| Aim of the task |
Your answer should consist solely of the lines from the one with "-1, FRONT_STEPS, FRONT_DROOP)" through the one with "obj.parent = None", copied exactly, endpoints included.
□ □ □ □
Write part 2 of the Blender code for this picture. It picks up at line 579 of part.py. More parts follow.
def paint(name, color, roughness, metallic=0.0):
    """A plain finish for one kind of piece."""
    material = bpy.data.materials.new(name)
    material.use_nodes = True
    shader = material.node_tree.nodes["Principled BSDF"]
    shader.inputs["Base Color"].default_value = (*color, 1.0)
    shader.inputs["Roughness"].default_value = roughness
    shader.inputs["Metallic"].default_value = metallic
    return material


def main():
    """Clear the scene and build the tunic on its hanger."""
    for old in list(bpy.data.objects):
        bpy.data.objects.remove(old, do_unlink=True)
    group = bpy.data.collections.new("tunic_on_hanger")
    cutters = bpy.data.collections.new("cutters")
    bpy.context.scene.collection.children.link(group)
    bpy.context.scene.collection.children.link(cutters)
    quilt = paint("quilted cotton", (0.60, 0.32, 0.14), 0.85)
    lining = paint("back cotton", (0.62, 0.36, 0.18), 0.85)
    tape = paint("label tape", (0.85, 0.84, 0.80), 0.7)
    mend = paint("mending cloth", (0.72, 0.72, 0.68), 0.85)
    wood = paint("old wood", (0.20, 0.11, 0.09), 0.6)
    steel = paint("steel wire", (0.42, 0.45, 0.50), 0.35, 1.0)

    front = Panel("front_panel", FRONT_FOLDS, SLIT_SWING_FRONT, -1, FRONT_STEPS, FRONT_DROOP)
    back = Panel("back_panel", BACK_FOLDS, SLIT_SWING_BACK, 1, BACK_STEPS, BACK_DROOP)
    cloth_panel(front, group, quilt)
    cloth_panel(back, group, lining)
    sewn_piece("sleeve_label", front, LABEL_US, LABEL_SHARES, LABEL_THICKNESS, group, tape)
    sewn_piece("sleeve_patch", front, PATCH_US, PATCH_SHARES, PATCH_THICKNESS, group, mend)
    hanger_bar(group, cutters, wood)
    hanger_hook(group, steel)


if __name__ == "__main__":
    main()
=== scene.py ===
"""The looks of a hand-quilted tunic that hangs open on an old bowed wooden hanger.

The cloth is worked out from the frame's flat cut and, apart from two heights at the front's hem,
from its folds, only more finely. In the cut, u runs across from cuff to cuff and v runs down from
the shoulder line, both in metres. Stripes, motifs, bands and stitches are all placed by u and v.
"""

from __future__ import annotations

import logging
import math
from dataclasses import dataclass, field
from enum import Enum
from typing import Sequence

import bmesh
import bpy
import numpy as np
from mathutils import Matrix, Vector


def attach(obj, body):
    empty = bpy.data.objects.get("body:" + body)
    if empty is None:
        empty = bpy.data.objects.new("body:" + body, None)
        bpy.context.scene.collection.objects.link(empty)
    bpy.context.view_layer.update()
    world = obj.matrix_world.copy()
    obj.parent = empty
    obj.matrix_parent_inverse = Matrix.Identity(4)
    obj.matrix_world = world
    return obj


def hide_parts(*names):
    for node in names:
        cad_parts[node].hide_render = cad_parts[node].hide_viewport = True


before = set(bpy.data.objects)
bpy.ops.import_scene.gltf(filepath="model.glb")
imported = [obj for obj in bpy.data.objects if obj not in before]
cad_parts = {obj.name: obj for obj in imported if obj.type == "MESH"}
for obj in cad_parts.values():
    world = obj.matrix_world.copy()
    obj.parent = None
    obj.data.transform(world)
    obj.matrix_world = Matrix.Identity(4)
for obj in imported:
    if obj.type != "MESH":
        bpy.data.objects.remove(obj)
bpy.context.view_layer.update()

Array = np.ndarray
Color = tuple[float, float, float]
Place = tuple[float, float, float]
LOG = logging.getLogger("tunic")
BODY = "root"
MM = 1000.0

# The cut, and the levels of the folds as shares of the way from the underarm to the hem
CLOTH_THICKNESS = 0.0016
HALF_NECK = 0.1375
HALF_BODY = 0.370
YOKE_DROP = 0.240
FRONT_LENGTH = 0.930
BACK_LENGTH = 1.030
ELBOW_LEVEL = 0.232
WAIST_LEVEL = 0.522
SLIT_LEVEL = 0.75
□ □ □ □
| Reply |
    front = Panel("front_panel", FRONT_FOLDS, SLIT_SWING_FRONT, -1, FRONT_STEPS, FRONT_DROOP)
    back = Panel("back_panel", BACK_FOLDS, SLIT_SWING_BACK, 1, BACK_STEPS, BACK_DROOP)
    cloth_panel(front, group, quilt)
    cloth_panel(back, group, lining)
    sewn_piece("sleeve_label", front, LABEL_US, LABEL_SHARES, LABEL_THICKNESS, group, tape)
    sewn_piece("sleeve_patch", front, PATCH_US, PATCH_SHARES, PATCH_THICKNESS, group, mend)
    hanger_bar(group, cutters, wood)
    hanger_hook(group, steel)


if __name__ == "__main__":
    main()
=== scene.py ===
"""The looks of a hand-quilted tunic that hangs open on an old bowed wooden hanger.

The cloth is worked out from the frame's flat cut and, apart from two heights at the front's hem,
from its folds, only more finely. In the cut, u runs across from cuff to cuff and v runs down from
the shoulder line, both in metres. Stripes, motifs, bands and stitches are all placed by u and v.
"""

from __future__ import annotations

import logging
import math
from dataclasses import dataclass, field
from enum import Enum
from typing import Sequence

import bmesh
import bpy
import numpy as np
from mathutils import Matrix, Vector


def attach(obj, body):
    empty = bpy.data.objects.get("body:" + body)
    if empty is None:
        empty = bpy.data.objects.new("body:" + body, None)
        bpy.context.scene.collection.objects.link(empty)
    bpy.context.view_layer.update()
    world = obj.matrix_world.copy()
    obj.parent = empty
    obj.matrix_parent_inverse = Matrix.Identity(4)
    obj.matrix_world = world
    return obj


def hide_parts(*names):
    for node in names:
        cad_parts[node].hide_render = cad_parts[node].hide_viewport = True


before = set(bpy.data.objects)
bpy.ops.import_scene.gltf(filepath="model.glb")
imported = [obj for obj in bpy.data.objects if obj not in before]
cad_parts = {obj.name: obj for obj in imported if obj.type == "MESH"}
for obj in cad_parts.values():
    world = obj.matrix_world.copy()
    obj.parent = None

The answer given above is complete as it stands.